Artículo de opinión de Cristina Cánovas
Los babis de flores y lunares eran el Preta Porter de las aldeanas; diseños únicos y exclusivos confeccionados con sus propias manos y cortados con el mismo patrón que iban pasándose las unas a las otras. Los voluminosos cardados, corrían a cuenta de la única peluquera de tan distinguido distrito.
Así, sentadas al fresco en sus sillas de anea y banquetas playeras, decoraban las puertas de las calles de aquel trocito de cielo, donde la alegría, era el único escudo ante las largas jornadas de trabajo.
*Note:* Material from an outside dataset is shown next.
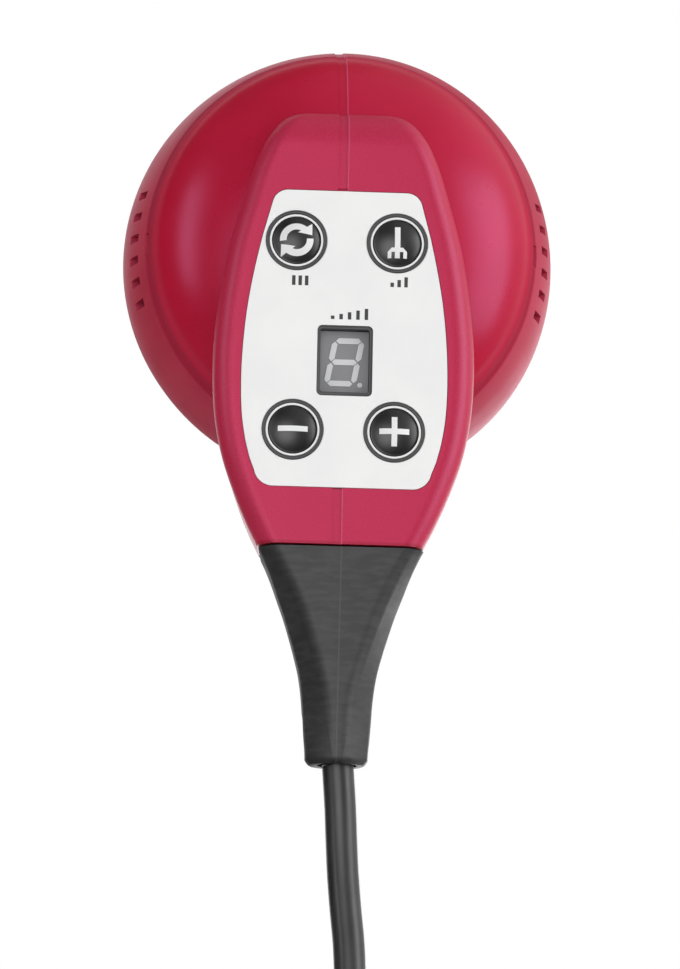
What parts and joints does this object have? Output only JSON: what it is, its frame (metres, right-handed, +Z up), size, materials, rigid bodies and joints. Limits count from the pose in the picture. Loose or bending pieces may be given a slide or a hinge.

Casas de puertas y corazones abiertos con visillos de vainicas y un blanco algodón. Niños y niñas de pantalón corto, zapatillas de loneta y espinillas amoratadas corrían por sus calles y se arremolinaban en las puertas traseras de la C15 del repartidor del pan. Meriendas de pan caliente recién hecho y aceite de oliva que quitaban el hambre provocado por los carrerones detrás de algún balón, o intentando pillar al contrincante.
A mediados de septiembre, coloridos papelillos de seda engalanaban la calle principal; papelillos recortados a mano y pegados en un cordel, atado a dos sillas, con masilla casera de agua y harina. Ellos, eran el motivo de todas las plegarias antilluvia y el entretenimiento irisado de los más pequeños, deseosos de salir del colegio y dedicar las horas a tan esperadas manualidades.
La calle lucía espectacular de mil colores, el puesto verde agua del turrón de la Melo, las tómbolas de peluches con escopetas trucadas, el gran escenario y las vallas que impedían el paso a los coches, todos, a la espera de ese mágico sonido del primer cohete a las 18.00 en punto, de la mano del artificiero por antonomasia, el Estrello.
Ese cohete, pistoletazo de ilusión en tardes de carreras de sacos, huevos, ojos tapados con un pañuelo y garrote en mano, niños dando palos de ciego e intentando romper un botijo colgado de una cuerda y lleno de agua. Hábiles participantes motivados por los acalorados gritos de una efusiva afición juvenil, dejándose la piel y los pulmones con sus caras mojadas de un color azafrán, en busca del tesoro sumergido, al igual que sus cabezas, en barreños de zinc.
Tardes sin descanso y noches eternas con luces inmasceribles de verbena.
Aun, en algunas puertas, las cubiertas bordadas, hojas de salón y helechos de los patios traseros lucen con gallardía el 15 de septiembre. Otras muchas se han ido cerrando para no volver a abrirse, descolgadas sus cortinas de vainicas y un blanco algodón no se han vuelto a colgar en aquel trocito de cielo, donde hoy en día se muestra la decadencia de un barrio querido y amado por quienes lo llevamos dentro y lo sentimos como parte de nuestra idiosincrasia.
Nos quedan esos códigos que solo los que pisamos sus calles y crecimos en ellas sabemos y entendemos; por eso, en determinadas ocasiones, en una expresión o un comentario te delatas y es entonces cuando alguien que lo entiende te mira, sonríe y te dice – Tú eres del Barrio.